0207. Course Schedule

https://leetcode.com/problems/course-schedule

Description

There are a total of numCourses courses you have to take, labeled from 0 to numCourses - 1. You are given an array prerequisites where prerequisites[i] = [ai, bi] indicates that you must take course bi first if you want to take course ai.

• For example, the pair [0, 1], indicates that to take course 0 you have to first take course 1.

Return true if you can finish all courses.
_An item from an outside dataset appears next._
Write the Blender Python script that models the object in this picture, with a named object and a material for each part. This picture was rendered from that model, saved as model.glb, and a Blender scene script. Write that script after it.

Otherwise, return false.

Example 1:

**Input:** numCourses = 2, prerequisites = [[1,0]]
**Output:** true
**Explanation:** There are a total of 2 courses to take. 
To take course 1 you should have finished course 0. So it is possible.

Example 2:

**Input:** numCourses = 2, prerequisites = [[1,0],[0,1]]
**Output:** false
**Explanation:** There are a total of 2 courses to take. 
To take course 1 you should have finished course 0, and to take course 0 you should also have finished course 1. So it is impossible.

Constraints:

• 1 <= numCourses <= 105

• 0 <= prerequisites.length <= 5000

• prerequisites[i].length == 2

• 0 <= ai, bi < numCourses

• All the pairs prerequisites[i] are unique.

ac1: Topological + BFS

class Solution {
    public boolean canFinish(int numCourses, int[][] prerequisites) {
        if (numCourses <= 0) return false;

        // have a graph
        List<List<Integer>> adjList = new ArrayList<List<Integer>>();
        for (int i = 0; i < numCourses; i++) {
            adjList.add(new ArrayList<Integer>());
        }

        // get indegree
        int[] indegree = new int[numCourses];
        for (int[] pre : prerequisites) {
            indegree[pre[0]]++;
            adjList.get(pre[1]).add(pre[0]);
        }

        // BFS
        Queue<Integer> q = new LinkedList<Integer>();
        for (int i = 0; i < indegree.length; i++) {
            if (indegree[i] == 0) q.offer(i);
        }
        while (!q.isEmpty()) {
            int head = q.poll();
            for (int next : adjList.get(head)) {
                indegree[next]--;
                if (indegree[next] == 0) {
                    q.offer(next);
                }
            }
        }

        // Determine
        for (int inde : indegree) {
            if (inde != 0) return false;
        }

        return true;
    }
}

ac2: Graph + DFS

spend too much time

class Solution {
    private boolean[] onStack;
    private Set<Integer> visited;
    public boolean canFinish(int numCourses, int[][] prerequisites) {
        if (numCourses <= 0) return false;

        // have a graph
        List<List<Integer>> adjList = new ArrayList<List<Integer>>();
        onStack = new boolean[numCourses];
        visited = new HashSet<Integer>();
        for (int i = 0; i < numCourses; i++) {
            adjList.add(new ArrayList<Integer>());
        }
        for (int[] pre : prerequisites) {
            adjList.get(pre[1]).add(pre[0]);
        }

        for (int i = 0; i < numCourses; i++) {
            if (!visited.contains(i) && hasCycle(adjList, i)) return false;
        }

        return true;
    }

    private boolean hasCycle(List<List<Integer>> adjList, int s) {
        visited.add(s);
        onStack[s] = true;
        for (int w : adjList.get(s)) {
            if (onStack[w] || hasCycle(adjList,w)) return true;
        }
        onStack[s] = false;
        return false;
    }
}